IMG_2403Next two. Better but not there yet.

Dan Lepard and the lovely Joanna from Zeb Bakes helped me with shaping and other tips. Joanna linked me to some shaping and slashing videos on line. Dan reminded me to put the bread into the hottest oven possible for the maximum amount of oven spring.

[The shaping video is here and the baguette shaping starts at 2.25. The scoring baguettes video is here.]

Because I really do think a baguette has to be made of white flour, I don’t really attempt to make it too healthy. But I did have, what I thought was a master stroke of genius and (because I just really struggle with adding 100% white flour it seems so unhealthy) I added 50g-ish of rye to my 450g of white flour. Okay so it’s not much but it stops it being made completely from white flour.
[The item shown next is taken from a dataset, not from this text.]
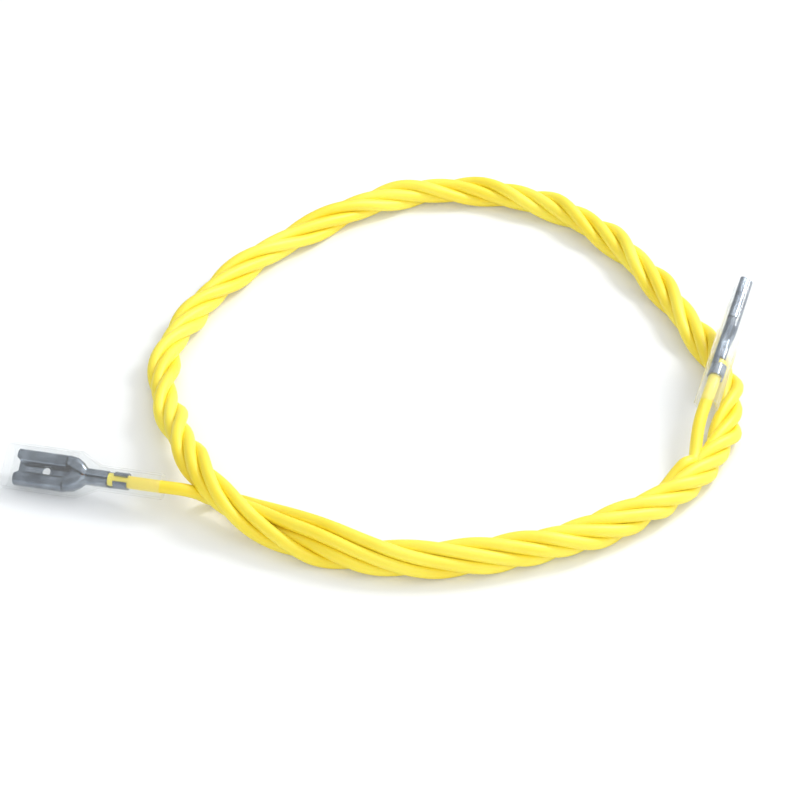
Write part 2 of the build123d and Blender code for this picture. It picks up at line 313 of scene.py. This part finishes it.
def finish_material(material, shader):
    """Links a shader to the material's output."""
    add(material, "OutputMaterial", [("Surface", shader, 0)])
    return material


def ramp(material, source, output, stops):
    """Colour ramp over a value, from (place, hex colour) stops."""
    node = add(material, "ValToRGB", [("Fac", source, output)])
    elements = node.color_ramp.elements
    while len(elements) < len(stops):
        elements.new(0.5)
    for element, (place, code) in zip(elements, stops):
        element.position = place
        element.color = colour(code)
    return node


def wire_insulation(code, code_dark):
    """Soft PVC wall of the wire: its yellow drifts a little, and the skin is faintly uneven."""
    material = new_material("yellow_pvc")
    where = add(material, "TexCoord")
    # slow drift of the dye along the wire, 12.5 mm
    drift = add(material, "TexNoise", [("Vector", where, "Object")], Scale=80, Detail=2)
    tint = ramp(material, drift, "Fac", [(0.35, code_dark), (0.62, code)])
    # skin left by the extrusion, drawn coarser than it is, 0.7 mm
    skin = add(material, "TexNoise", [("Vector", where, "Object")], Scale=1400, Detail=3)
    bump = add(material, "Bump", [("Height", skin, "Fac")], Strength=0.12, Distance=0.0001)
    gloss = add(material, "MapRange", [("Value", drift, "Fac")], To_Min=0.42, To_Max=0.56)
    # shinier than plain PVC, for pale highlights; light goes 0.8 mm into the soft wall
    shader = add(material, "BsdfPrincipled", [("Base Color", tint, "Color"), ("Normal", bump, 0),
                                              ("Roughness", gloss, 0)],
                 Specular_IOR_Level=0.9, Subsurface_Weight=0.3, Subsurface_Scale=0.0008)
    shader.inputs["Subsurface Radius"].default_value = (1, 0.8, 0.15)
    return finish_material(material, shader)


def tinned_brass(code, code_worn):
    """Tin plating on the stamped strip: grey with a cold sheen, a little dull where it was
    drawn and rolled.
    """
    material = new_material("tinned_brass")
    where = add(material, "TexCoord")
    # clouding of the tin, 3 mm
    cloud = add(material, "TexNoise", [("Vector", where, "Object")], Scale=330, Detail=4)
    tint = ramp(material, cloud, "Fac", [(0.3, code_worn), (0.65, code)])
    # rolling marks of the strip, drawn coarser than real ones, 0.25 mm
    marks = add(material, "TexNoise", [("Vector", where, "Object")], Scale=4000, Detail=2)
    bump = add(material, "Bump", [("Height", marks, "Fac")], Strength=0.1, Distance=0.00005)
    gloss = add(material, "MapRange", [("Value", cloud, "Fac")], To_Min=0.07, To_Max=0.16)
    shader = add(material, "BsdfPrincipled", [("Base Color", tint, "Color"), ("Normal", bump, 0),
                                              ("Roughness", gloss, 0)], Metallic=1)
    return finish_material(material, shader)


def bare_copper(code, code_dark):
    """Cut copper strands: warm, bright and dull strands side by side."""
    material = new_material("bare_copper")
    where = add(material, "TexCoord")
    # strands side by side, drawn coarser than real ones, 0.4 mm
    strands = add(material, "TexNoise", [("Vector", where, "Object")], Scale=2500, Detail=2)
    tint = ramp(material, strands, "Fac", [(0.35, code_dark), (0.6, code)])
    bump = add(material, "Bump", [("Height", strands, "Fac")], Strength=0.3, Distance=0.0001)
    shader = add(material, "BsdfPrincipled", [("Base Color", tint, "Color"), ("Normal", bump, 0)],
                 Metallic=1, Roughness=0.35)
    return finish_material(material, shader)


def clear_pvc(code):
    """Clear flexible PVC of the sleeves: a faint milky tint and a slightly wavy surface."""
    material = new_material("clear_pvc")
    where = add(material, "TexCoord")
    # waviness of the thin wall, 4 mm
    wave = add(material, "TexNoise", [("Vector", where, "Object")], Scale=250, Detail=2)
    bump = add(material, "Bump", [("Height", wave, "Fac")], Strength=0.15, Distance=0.0003)
    gloss = add(material, "MapRange", [("Value", wave, "Fac")], To_Min=0.06, To_Max=0.14)
    # the index is well below PVC's own, since a higher one drew dark dashes along these thin
    # walls; the coat gives the gloss
    shader = add(material, "BsdfPrincipled", [("Normal", bump, 0), ("Roughness", gloss, 0)],
                 Base_Color=colour(code), Transmission_Weight=0.9, IOR=1.04,
                 Coat_Weight=1, Coat_Roughness=0.1, Alpha=0.55)
    return finish_material(material, shader)


def camera_light(material):
    """1 for rays from the camera, off metal and through clear plastic, 0 for the others."""
    path = add(material, "LightPath")
    seen = add(material, "Math", [(0, path, "Is Camera Ray"), (1, path, "Is Glossy Ray")],
               operation="MAXIMUM")
    return add(material, "Math", [(0, seen, 0), (1, path, "Is Transmission Ray")],
               operation="MAXIMUM")


def pale_floor(code, share):
    """Plain pale floor, part of it shown as plain white so that only soft shadows stay."""
    material = new_material("pale_floor")
    matt = add(material, "BsdfDiffuse", Color=colour(code))
    white = add(material, "Emission", Strength=1)
    amount = add(material, "Math", [(0, camera_light(material), 0)], operation="MULTIPLY")
    amount.inputs[1].default_value = share
    mixed = add(material, "MixShader", [("Fac", amount, 0), (1, matt, 0), (2, white, 0)])
    return finish_material(material, mixed)


def hang_lamp(context, name, shape, size, power, place):
    """Area lamp at a place, turned to the origin."""
    lamp = bpy.data.lights.new(name, "AREA")
    lamp.energy = power
    lamp.shape = shape
    lamp.size = size
    holder = bpy.data.objects.new(name, lamp)
    context.collection.objects.link(holder)
    holder.location = place
    holder.rotation_euler = (-holder.location).to_track_quat("-Z", "Y").to_euler()
    return holder


def dress(node, material):
    """Gives a CAD node its material."""
    item = bpy.data.objects[node]
    if not item.material_slots:
        item.data.materials.append(material)
    for slot in item.material_slots:
        slot.material = material


class WireSettings(bpy.types.PropertyGroup):
    """Size and colour of the wire."""

    diameter: bpy.props.FloatProperty(
        name="Diameter", description="Diameter over the insulation", default=0.0021,
        min=0.001, max=0.004, subtype="DISTANCE", unit="LENGTH")
    length: bpy.props.FloatProperty(
        name="Length", description="Length of the whole wire", default=1.41,
        min=0.5, max=3, subtype="DISTANCE", unit="LENGTH")
    yellow: bpy.props.StringProperty(
        name="Yellow", description="Insulation, as sRGB hex", default="FEEA4A")
    yellow_deep: bpy.props.StringProperty(
        name="Deep yellow", description="Insulation where the dye is denser", default="F9DF2C")


class TerminalSettings(bpy.types.PropertyGroup):
    """Colours of the receptacles and their sleeves."""

    tin: bpy.props.StringProperty(
        name="Tin", description="Tin plating, as sRGB hex", default="9CA5B0")
    tin_worn: bpy.props.StringProperty(
        name="Worn tin", description="Tin plating where it is dull", default="465060")
    copper: bpy.props.StringProperty(
        name="Copper", description="Cut strands, as sRGB hex", default="D08A5E")
    copper_dark: bpy.props.StringProperty(
        name="Dull copper", description="Tarnished strands", default="8A4E30")
    sleeve: bpy.props.StringProperty(
        name="Sleeve", description="Clear plastic of the sleeves", default="FBFDFD")


class StageSettings(bpy.types.PropertyGroup):
    """Floor and lamps."""

    floor: bpy.props.StringProperty(
        name="Floor", description="Floor colour, as sRGB hex", default="F2F4F6")
    lamp_power: bpy.props.FloatProperty(
        name="Lamp power", description="Power of the main lamp", default=0.6,
        min=0, max=50, subtype="POWER", unit="POWER")
    fill_power: bpy.props.FloatProperty(
        name="Fill power", description="Power of the front lamp", default=0.95,
        min=0, max=50, subtype="POWER", unit="POWER")
    world_strength: bpy.props.FloatProperty(
        name="Surroundings", description="Strength of the light from all round", default=1.25,
        min=0, max=3)


class OBJECT_OT_jumper_camera(bpy.types.Operator):
    """Camera in front of the hank, looking down at it"""

    bl_idname = "jumper.camera"
    bl_label = "Camera"

    def execute(self, context):
        data = bpy.data.cameras.new("front_camera")
        data.lens = LENS
        data.sensor_width = SENSOR
        camera = bpy.data.objects.new("front_camera", data)
        context.collection.objects.link(camera)
        camera.location = CAMERA_TARGET + SHOW * CAMERA_DISTANCE
        camera.rotation_euler = (math.radians(90) - SHOW_ANGLE, 0, 0)
        context.scene.camera = camera
        return {"FINISHED"}


class OBJECT_OT_jumper_wire(bpy.types.Operator):
    """The wire: left lead, twisted hank and right lead in one run"""

    bl_idname = "jumper.wire"
    bl_label = "Wire"

    def execute(self, context):
        wire = context.scene.jumper_wire
        points = [point * MM for point in wire_points(wire.diameter / MM)]
        item = nurbs("yellow_wire", points)
        item.data.bevel_depth = wire.diameter / 2
        item.data.bevel_resolution = BEVEL_STEPS
        item.data.use_fill_caps = True
        item.data.materials.append(wire_insulation(wire.yellow, wire.yellow_deep))
        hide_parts("hank", "left_lead", "right_lead")
        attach(item, "jumper")
        return {"FINISHED"}


class OBJECT_OT_jumper_terminals(bpy.types.Operator):
    """The receptacles, the strands in their crimps and the sleeves over them"""

    bl_idname = "jumper.terminals"
    bl_label = "Terminals"

    def execute(self, context):
        ends = context.scene.jumper_terminals
        tin = tinned_brass(ends.tin, ends.tin_worn)
        copper = bare_copper(ends.copper, ends.copper_dark)
        clear = clear_pvc(ends.sleeve)
        for side in ("left", "right"):
            dress(side + "_terminal", tin)
            dress(side + "_conductor", copper)
            dress(side + "_sleeve", clear)
        return {"FINISHED"}


class OBJECT_OT_jumper_stage(bpy.types.Operator):
    """Pale floor, soft lamps and surroundings"""

    bl_idname = "jumper.stage"
    bl_label = "Stage"

    def execute(self, context):
        stage = context.scene.jumper_stage
        mesh = bpy.data.meshes.new("floor")
        shape = bmesh.new()
        bmesh.ops.create_grid(shape, x_segments=1, y_segments=1, size=FLOOR_REACH)
        shape.to_mesh(mesh)
        shape.free()
        floor = bpy.data.objects.new("floor", mesh)
        context.collection.objects.link(floor)
        mesh.materials.append(pale_floor(stage.floor, FLOOR_WHITE))
        hang_lamp(context, "soft_lamp", "DISK", LAMP_SIZE, stage.lamp_power, LAMP_PLACE)
        # broad front lamp that fills the shaded sides and isn't mirrored in the metal
        fill = hang_lamp(context, "front_fill", "SQUARE", FILL_SIZE, stage.fill_power, FILL_PLACE)
        fill.visible_glossy = False
        world = bpy.data.worlds.new("surroundings")
        world.use_nodes = True
        world.node_tree.nodes.clear()
        where = add(world, "TexCoord")
        # soft light from the right, above and a little behind; the left is the darker side
        side = add(world, "VectorMath", [("Vector", where, "Generated")], operation="DOT_PRODUCT")
        side.inputs[1].default_value = BRIGHT_SIDE
        share = add(world, "MapRange", [("Value", side, "Value")], From_Min=-1, From_Max=1)
        sky = ramp(world, share, 0, SKY)
        glow = add(world, "Background", [("Color", sky, "Color")], Strength=stage.world_strength)
        add(world, "OutputWorld", [("Surface", glow, 0)])
        context.scene.world = world
        context.scene.view_settings.view_transform = "Standard"
        return {"FINISHED"}


class VIEW3D_PT_jumper(bpy.types.Panel):
    """Settings and steps of the jumper lead"""

    bl_label = "Jumper lead"
    bl_space_type = "VIEW_3D"
    bl_region_type = "UI"
    bl_category = "Jumper lead"

    def draw(self, context):
        for settings in (context.scene.jumper_wire, context.scene.jumper_terminals,
                         context.scene.jumper_stage):
            for name in settings.bl_rna.properties.keys():
                if name not in ("name", "rna_type"):
                    self.layout.prop(settings, name)
        for operator in (OBJECT_OT_jumper_camera, OBJECT_OT_jumper_wire,
                         OBJECT_OT_jumper_terminals, OBJECT_OT_jumper_stage):
            self.layout.operator(operator.bl_idname)


CLASSES = (
    WireSettings, TerminalSettings, StageSettings, OBJECT_OT_jumper_camera, OBJECT_OT_jumper_wire,
    OBJECT_OT_jumper_terminals, OBJECT_OT_jumper_stage, VIEW3D_PT_jumper,
)


def register():
    for cls in CLASSES:
        bpy.utils.register_class(cls)
    bpy.types.Scene.jumper_wire = bpy.props.PointerProperty(type=WireSettings)
    bpy.types.Scene.jumper_terminals = bpy.props.PointerProperty(type=TerminalSettings)
    bpy.types.Scene.jumper_stage = bpy.props.PointerProperty(type=StageSettings)


def unregister():
    for name in ("jumper_wire", "jumper_terminals", "jumper_stage"):
        delattr(bpy.types.Scene, name)
    for cls in reversed(CLASSES):
        bpy.utils.unregister_class(cls)


def main():
    register()
    bpy.ops.jumper.camera()
    bpy.ops.jumper.wire()
    bpy.ops.jumper.terminals()
    bpy.ops.jumper.stage()


if __name__ == "__main__":
    main()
I say this is a master stroke of genius in this way because after I did this, I read that Dan also recommends doing this to add a bit of nuttiness and flavour to an otherwise white loaf. So, you know, I felt really very clever.
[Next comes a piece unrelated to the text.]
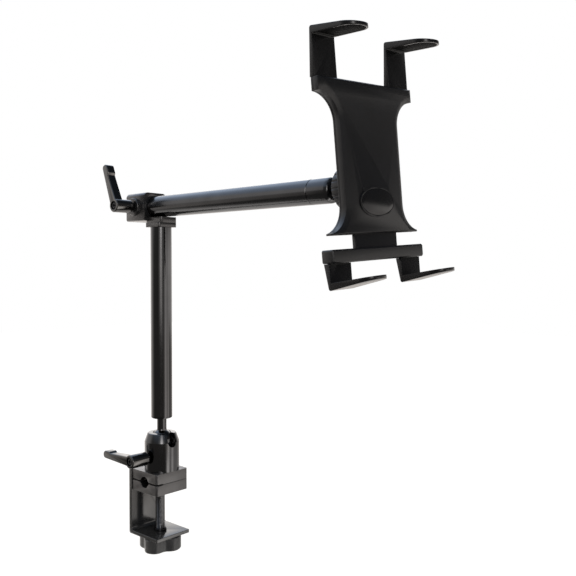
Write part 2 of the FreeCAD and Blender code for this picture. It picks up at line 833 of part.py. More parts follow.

Adding a bit of other flour doesn’t detract from the white-ness but it does add a certain something. I also find that sprinkling both the baking tin with polenta (so that it coats the bottom of the baguette), and the top of the baguette, lends even more certain somethingness.
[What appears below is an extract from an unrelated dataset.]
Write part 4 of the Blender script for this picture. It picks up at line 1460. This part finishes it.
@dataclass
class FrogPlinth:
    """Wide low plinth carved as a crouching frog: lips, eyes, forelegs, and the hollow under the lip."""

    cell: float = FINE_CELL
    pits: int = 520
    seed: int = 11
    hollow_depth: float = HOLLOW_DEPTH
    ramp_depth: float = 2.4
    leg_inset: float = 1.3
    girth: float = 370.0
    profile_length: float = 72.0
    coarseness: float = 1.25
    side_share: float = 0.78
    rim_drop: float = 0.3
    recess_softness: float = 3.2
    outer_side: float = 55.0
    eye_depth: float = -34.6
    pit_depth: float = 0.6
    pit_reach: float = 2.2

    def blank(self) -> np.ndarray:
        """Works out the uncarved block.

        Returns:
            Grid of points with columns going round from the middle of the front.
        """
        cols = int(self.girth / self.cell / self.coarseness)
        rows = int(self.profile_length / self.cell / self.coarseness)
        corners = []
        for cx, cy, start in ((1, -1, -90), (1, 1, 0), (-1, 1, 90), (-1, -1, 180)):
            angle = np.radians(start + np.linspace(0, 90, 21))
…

The other thing to note is that with baguettes, I’ve found I really do need my grignette. So I had to find it in the back of my drawer. The videos I link to above show you how to do the slashes, as they’re quite particular. I can’t use a bread knife slashing baguettes.

Anyway. I’ve now got it so that I wouldn’t say I’ve perfected the art of the baguette, not by any means, but I’ve got it so that I can make a pretty good one which, with some butter and apricot jam and a bowl of caffe latte, makes a pretty perfect breakfast. A bit naughty, without descending into something so bad for you, you want to start slashing at yourself.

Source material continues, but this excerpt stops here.